1) Through misappropriation, conversion, misuse, or malversation of public funds or raids on the public treasury;

2) By receiving, directly or indirectly, any commission, gift, share, percentage, kickbacks, or any other form of pecuniary benefit from any person and/or entity in connection with any government contract or project or by reason of the office or position of the public officer concerned;

3) By the illegal or fraudulent conveyance or disposition of assets belonging to the National Government or any of its subdivision, agencies or instrumentalities or government-owned or -controlled corporations and their subsidiaries;

4) By obtaining, receiving or accepting directly, or indirectly any shares of stock, equity or any other form of interest or participation including the promise of future employment in any business enterprise or undertaking;

5) By establishing agricultural, industrial or commercial monopolies or other combinations and/or implementation of decrees and orders intended to benefit particular persons or special interests; or

6) By taking undue advantage of official position, authority, relationship, connection, or influence to unjustly enrich himself or themselves at the expense and to the damage and prejudice of the Filipino people and the Republic of the Philippines.
On the other hand, the elements of violation of Section 3 (e) of RA 3019 are: (a) that the accused must be a public officer discharging administrative, judicial, or official functions (or a private individual acting in conspiracy with such public officers); (b) that he acted with manifest partiality, evident bad faith, or inexcusable negligence; and (c) that his action caused any undue injury to any party, including the government, or giving any private party unwarranted benefits, advantage, or preference in the discharge of his functions. (PCGG v. Navarro-Gutierrez, G.R. No. 194159, October 21, 2015)

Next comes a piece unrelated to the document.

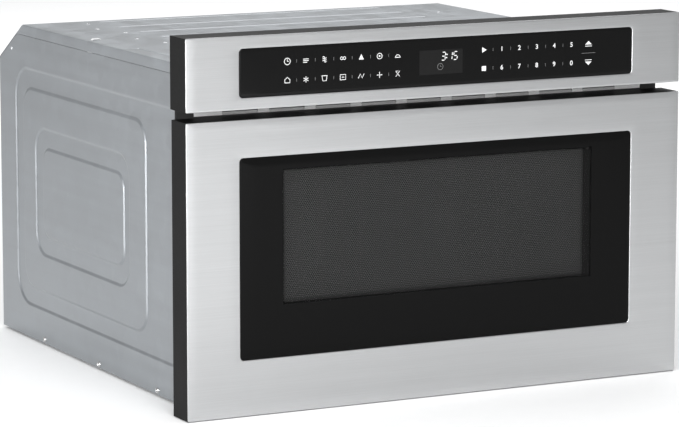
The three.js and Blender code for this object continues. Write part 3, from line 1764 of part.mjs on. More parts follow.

Owing to the nature of a preliminary investigation and its purpose, all of the foregoing elements need not be definitively established for it is enough that their presence becomes reasonably apparent. This is because probable cause - the determinative matter in a preliminary investigation implies mere probability of guilt; thus, a finding based on more than bare suspicion but less than evidence that would justify a conviction would suffice. (Shu v. Dee, supra)

Also, it should be pointed out that a preliminary investigation is not the occasion for the full and exhaustive display of the prosecution's evidence, and that the presence or absence of the elements of the crime is evidentiary in nature and is a matter of defense that may be passed upon after a full-blown trial on the merits. Therefore, "the validity and merits of a party's defense or accusation, as well as the admissibility of testimonies and evidence, are better ventilated during trial proper than at the preliminary investigation level." (Lee v. KBC Bank N. V., 624 Phil. 115, 126)

Furthermore, owing to the initiatory nature of preliminary investigations, the "technical rules of evidence should not be applied" in the course of its proceedings (De Chavez v. Ombudsman, 543 Phil. 600, 619-620), keeping in mind that "the determination of probable cause does not depend on the validity or merits of a party's accusation or defense or on the admissibilitv or veracity of testimonies presented." (Unilever Philippines, Inc. v. Tan, G.R. No. 179367, January 29, 2014) Thus, in Estrada v. Ombudsman (G.R. Nos. 212140-41, January 21, 2015), the Court declared that since a preliminary investigation does not finally adjudicate the rights and obligations of parties, "probable cause can be established with hearsay evidence, as long as there is substantial basis for crediting the hearsay." (Estrada v. Ombudsman, supra)

Guided by these considerations, the Supreme Court found that the Ombudsman did not gravely abuse its discretion in finding probable cause to indict Reyes, Janet Napoles, and De Asis of one (1) count of Plunder, and Reyes, Janet Napoles, the Napoles siblings, and De Asis of fifteen (15) counts of violation of Section 3 (e) of RA 3019.